Wer ist "Coach Walz"?

Mit ihrer Entscheidung für Walz hat Harris nun ein nächstes Ausrufezeichen gesetzt. Doch wer ist überhaupt Tim Walz? Und was verspricht sich Harris von einem Politiker, den bis vor wenigen Wochen kaum jemand in den USA kannte?

Walz wuchs in einem kleinen Ort in Nebraska auf. Als 17-Jähriger schloss er sich der Nationalgarde an. Mitte der 90er Jahre zog Walz mit seiner Frau nach Minnesota, wo er als Lehrer an einer öffentlichen Schule arbeitete und deren Football-Team trainierte. Bei der Veranstaltung am Dienstag sprach Harris mehrfach von "Coach Walz".
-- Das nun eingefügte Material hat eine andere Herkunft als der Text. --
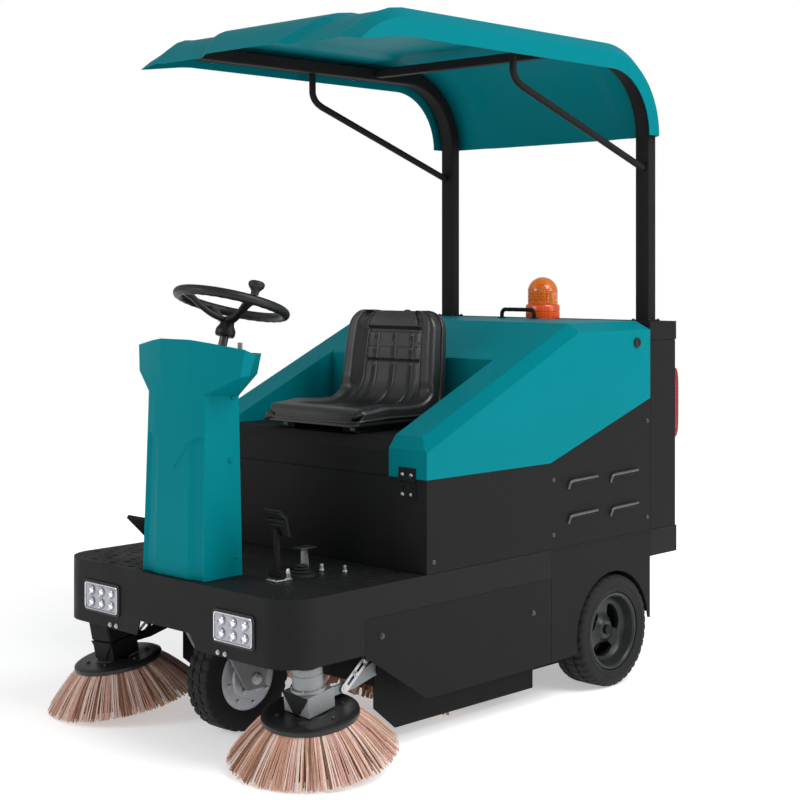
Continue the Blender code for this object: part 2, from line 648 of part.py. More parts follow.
def make_column():
    def ring(front, corner, rear, back):
        pts = [front, corner, rear, back]
        return [(-x, y, z) for x, y, z in pts[::-1]] + pts
    foot = DECK_TOP + GAP
    rows = [
        ring((0.085, 0.014, foot), (0.129, 0.024, foot), (0.120, 0.162, foot), (0.070, 0.188, foot)),
        ring((0.0755, 0.0266, 0.915), (0.1195, 0.0365, 0.930), (0.120, 0.150, 0.922), (0.070, 0.174, 0.905)),
        ring((0.0745, 0.0284, 0.985), (0.2132, 0.076, 0.979), (0.2132, 0.106, 0.981), (0.085, 0.245, 0.975)),
        ring((0.0727, 0.0304, 1.073), (0.224, 0.082, 1.050), (0.2215, 0.122, 1.036), (0.090, 0.255, 1.030))]
    cover = loft("column_cover", rows, TEAL, closed=True)
    outward = sum(face.normal.dot(face.center - Vector((0.0, 0.11, face.center.z))) for face in cover.data.polygons)
    solidify(cover, 0.003, -1.0 if outward > 0 else 1.0)

    work = bmesh.new()
    edge = [(0.062, 0.048), (0.203, 0.094), (0.203, 0.116), (0.082, 0.240)]
    edge = [(-x, y) for x, y in edge[::-1]] + edge
    top = [work.verts.new((x, y, 1.0545 - 0.12 * y)) for x, y in edge]
    low = [work.verts.new((x * 0.985, 0.11 + (y - 0.11) * 0.985, 1.0465 - 0.12 * y)) for x, y in edge]
    work.faces.new(top)
    work.faces.new(low[::-1])
    for i in range(len(edge)):
        j = (i + 1) % len(edge)
        work.faces.new((top[j], top[i], low[i], low[j]))
    dash = from_bmesh("dash_panel", work, BLACK)
    bore = cylinder("shaft_bore", 0.017, 0.2, (0.0, 0.189, 1.035), "z", None)
    bore.rotation_euler = (-HELM_TILT, 0.0, 0.0)
    key_hole = cylinder("key_hole", 0.0065, 0.06, (0.060, 0.206, 1.03), "z", None, sides=16)
    cut(dash, bore, key_hole)


def make_steering():
    helm = axis_empty("helm_axis", HELM_CENTRE, (-HELM_TILT, 0.0, 0.0))
    work = bmesh.new()
    steps, sides = 32, 8
    grid = []
    for i in range(steps):
        a = 2 * math.pi * i / steps
        grid.append([work.verts.new(((HELM_RADIUS + HELM_TUBE * math.cos(b)) * math.cos(a),
                                     (HELM_RADIUS + HELM_TUBE * math.cos(b)) * math.sin(a),
                                     HELM_TUBE * math.sin(b)))
                     for b in (2 * math.pi * j / sides for j in range(sides))])
    for i in range(steps):
        for j in range(sides):
            k, m = (i + 1) % steps, (j + 1) % sides
            work.faces.new((grid[i][j], grid[k][j], grid[k][m], grid[i][m]))
    wheel = from_bmesh("steering_wheel", work, BLACK, parent=helm)
    hub = turned("hub", [(0.0, -0.038), (0.015, -0.038), (0.018, -0.046), (0.020, -0.062), (0.027, -0.074),
                         (0.0275, -0.088), (0.024, -0.092), (0.0, -0.092)], None, parent=helm)
    spokes = []
    for heading in (71.0, -19.0, -109.0):
        a = math.radians(heading)
        along = Vector((math.sin(a), -math.cos(a), 0.0))
        spokes.append(round_bar("spoke", [tuple(along * r + Vector((0, 0, z)))
                                          for r, z in ((0.006, -0.052), (0.060, -0.040), (0.110, -0.006),
                                                       (HELM_RADIUS - 0.001, 0.0))],
                                0.0085, None, parent=helm))
    join(wheel, hub, *spokes)
    smooth(wheel, 50.0)
    shaft = turned("steering_shaft", [(0.0, -0.0925), (0.0125, -0.0925), (0.0125, -0.301), (0.0, -0.301)],
                   STEEL, parent=helm, steps=24)
    a = math.radians(72.0)
    knob_axis = empty("knob_axis", (HELM_RADIUS * math.sin(a), -HELM_RADIUS * math.cos(a), HELM_TUBE + 0.0006),
                      parent=helm)
    turned("steering_knob", [(0.0, 0.0385), (0.015, 0.0375), (0.0210, 0.034), (0.0225, 0.028), (0.0215, 0.021),
                             (0.015, 0.014), (0.0115, 0.006), (0.0115, 0.0), (0.0, 0.0)],
           BLACK, parent=knob_axis, steps=24)

    gearbox = box("steering_gearbox", (-0.045, 0.045), (0.085, 0.155), (0.795, 0.864), CAST)
    join(gearbox, box("pedestal", (-0.040, 0.040), (0.052, 0.098), (DECK_TOP + GAP, 0.800), None))

    key_axis = axis_empty("key_axis", (0.060, 0.206, 1.032))
    key = cylinder("ignition_key", 0.006, 0.020, (0.0, 0.0, -0.008), "z", STEEL, parent=key_axis, sides=16)
    collar = cylinder("collar", 0.009, 0.004, (0.0, 0.0, 0.0035), "z", None, parent=key_axis, sides=16)
    bow = box("bow", (-0.009, 0.009), (-0.002, 0.002), (0.004, 0.028), None, parent=key_axis)
    join(key, collar, bow)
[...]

Seit 2006 ist Walz in der Politik. Erst sass er zwölf Jahre lang für Minnesota im US-Repräsentantenhaus an. Seit 2019 ist er Gouverneur des Bundesstaates, hat seither eine Reihe bemerkenswerter sozialer Reformen durchgesetzt. Unter anderem gibt es in Minnesota nun kostenloses Schulessen für alle Kinder.
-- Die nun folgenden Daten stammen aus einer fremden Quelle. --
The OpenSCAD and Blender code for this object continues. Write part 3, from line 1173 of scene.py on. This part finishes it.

Tim Walz - plötzlich landesweit bekannt

Vor gut zwei Wochen katapultierte sich der 60-Jährige mit einem Fernsehinterview in die landesweiten Schlagzeilen. Walz sagte darin, dass die Spitzenkandidaten der Republikaner, Donald Trump und J.D. Vance, nicht nur gefährlich, sondern auch "weird" seien – also sonderbar, unheimlich.

"Weird" ist seither zur Lieblingsbeleidigung der Demokraten Richtung Republikaner geworden, Walz auf die Schnelle zum Star avanciert. Er wird an der demokratischen Basis als normaler Typ von nebenan gefeiert, als Kämpfer für die Arbeiter- und Mittelschicht, der eine klare Sprache spricht. Auch als liebevoller Dad – Videos von ihm und seiner Tochter Hope in einem Freizeitpark werden geteilt. Harris nutzt diesen Hype um Walz.
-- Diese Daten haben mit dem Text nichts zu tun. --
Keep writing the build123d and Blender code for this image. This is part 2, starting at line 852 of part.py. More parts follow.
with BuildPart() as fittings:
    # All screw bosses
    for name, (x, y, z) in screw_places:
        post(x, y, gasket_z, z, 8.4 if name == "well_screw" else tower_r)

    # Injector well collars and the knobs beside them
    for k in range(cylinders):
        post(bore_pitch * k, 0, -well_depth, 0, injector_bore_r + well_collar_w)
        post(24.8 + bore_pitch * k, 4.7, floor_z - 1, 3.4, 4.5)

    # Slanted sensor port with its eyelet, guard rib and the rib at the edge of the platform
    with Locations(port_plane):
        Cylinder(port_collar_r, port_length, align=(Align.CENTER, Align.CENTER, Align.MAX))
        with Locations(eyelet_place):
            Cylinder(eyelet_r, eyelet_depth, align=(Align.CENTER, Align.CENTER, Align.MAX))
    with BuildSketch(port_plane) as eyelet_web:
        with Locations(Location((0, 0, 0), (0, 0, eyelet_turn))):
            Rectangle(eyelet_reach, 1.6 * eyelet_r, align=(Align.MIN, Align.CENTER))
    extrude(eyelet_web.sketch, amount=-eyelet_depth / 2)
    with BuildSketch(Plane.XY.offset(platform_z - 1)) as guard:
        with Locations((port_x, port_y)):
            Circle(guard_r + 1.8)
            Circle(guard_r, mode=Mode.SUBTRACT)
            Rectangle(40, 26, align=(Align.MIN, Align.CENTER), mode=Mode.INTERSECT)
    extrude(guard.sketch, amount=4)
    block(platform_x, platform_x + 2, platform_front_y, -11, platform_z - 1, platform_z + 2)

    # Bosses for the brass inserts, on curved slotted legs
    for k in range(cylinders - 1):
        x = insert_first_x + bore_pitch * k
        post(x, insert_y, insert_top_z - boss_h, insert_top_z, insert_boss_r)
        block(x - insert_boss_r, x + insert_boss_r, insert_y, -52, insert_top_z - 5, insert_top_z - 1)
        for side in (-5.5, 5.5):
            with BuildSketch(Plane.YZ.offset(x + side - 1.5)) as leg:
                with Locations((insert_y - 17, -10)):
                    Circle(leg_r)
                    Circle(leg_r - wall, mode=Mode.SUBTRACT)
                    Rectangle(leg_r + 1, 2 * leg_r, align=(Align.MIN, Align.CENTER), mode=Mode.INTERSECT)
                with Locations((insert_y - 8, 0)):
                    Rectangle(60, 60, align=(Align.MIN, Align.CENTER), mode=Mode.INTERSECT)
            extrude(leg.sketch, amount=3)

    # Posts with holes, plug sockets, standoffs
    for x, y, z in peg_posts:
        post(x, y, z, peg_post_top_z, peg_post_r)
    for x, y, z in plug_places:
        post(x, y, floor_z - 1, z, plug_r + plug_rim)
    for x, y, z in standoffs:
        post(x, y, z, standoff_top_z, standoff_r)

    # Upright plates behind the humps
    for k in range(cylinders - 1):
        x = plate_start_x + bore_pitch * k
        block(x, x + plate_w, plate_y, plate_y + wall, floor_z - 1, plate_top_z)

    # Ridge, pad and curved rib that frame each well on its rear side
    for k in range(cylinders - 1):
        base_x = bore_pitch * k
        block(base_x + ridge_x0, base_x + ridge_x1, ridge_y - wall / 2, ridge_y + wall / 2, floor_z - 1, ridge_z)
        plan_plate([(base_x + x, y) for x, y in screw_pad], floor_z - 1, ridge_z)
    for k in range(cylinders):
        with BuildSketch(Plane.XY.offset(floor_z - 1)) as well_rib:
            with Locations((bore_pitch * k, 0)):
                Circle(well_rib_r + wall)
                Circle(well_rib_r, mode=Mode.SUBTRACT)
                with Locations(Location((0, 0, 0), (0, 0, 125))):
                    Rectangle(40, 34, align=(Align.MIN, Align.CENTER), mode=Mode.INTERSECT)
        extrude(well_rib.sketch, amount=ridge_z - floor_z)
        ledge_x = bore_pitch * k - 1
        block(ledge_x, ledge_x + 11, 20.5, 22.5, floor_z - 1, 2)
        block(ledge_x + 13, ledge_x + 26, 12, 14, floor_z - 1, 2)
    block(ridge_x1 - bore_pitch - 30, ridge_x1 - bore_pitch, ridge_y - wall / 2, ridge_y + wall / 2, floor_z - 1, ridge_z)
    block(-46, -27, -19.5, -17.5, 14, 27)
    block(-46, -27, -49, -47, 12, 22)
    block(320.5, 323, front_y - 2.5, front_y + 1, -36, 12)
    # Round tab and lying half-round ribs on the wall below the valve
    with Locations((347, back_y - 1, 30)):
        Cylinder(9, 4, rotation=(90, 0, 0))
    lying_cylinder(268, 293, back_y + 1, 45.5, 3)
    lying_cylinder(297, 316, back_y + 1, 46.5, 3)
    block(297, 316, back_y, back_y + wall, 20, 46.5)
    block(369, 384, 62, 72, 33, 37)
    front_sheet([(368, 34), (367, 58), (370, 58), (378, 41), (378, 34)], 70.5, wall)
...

Es ist natürlich auch eine identitätspolitische Entscheidung: Sie, die schwarze Frau aus Kalifornien. Er, der weisse Mann aus dem Mittleren Westen. Während Harris vor allem bei gut ausgebildeten Grossstadtbewohnern, Frauen und People of Color punkten soll, wird sich von Walz versprochen, dass er in suburban-ländlichen Regionen Stimmen holt, dort im besten Fall bislang unentschlossene Wähler gewinnt. Man kann davon ausgehen, dass Walz insbesondere in den wichtigen Swing States des Mittleren Westen, also Michigan, Wisconsin und Pennsylvania, Wahlkampf machen wird.

Mobilisierte Basis

Die Entscheidung für Walz könnte auch deshalb strategisch klug sein, weil Harris damit auf die Signale der demokratischen Basis reagiert hat. Jüngere und linke Wähler sprachen sich deutlich für ihn aus, machten über Social Media Druck auf die Parteispitze. Bei der letzten Wahl 2020 halfen progressive Organisationen in hart umkämpften Staaten wie Arizona und Georgia dabei, dass Biden die Wahl gewinnen konnte.

Walz als neuer Running Mate – das ist eine mutige, offensive Entscheidung. Sie zeigt, dass sich die Demokratische Partei in den vergangenen Jahren verändert hat, für ökonomische Reformen viel offener ist. Und es zeigt, dass sich Druck von unten lohnt.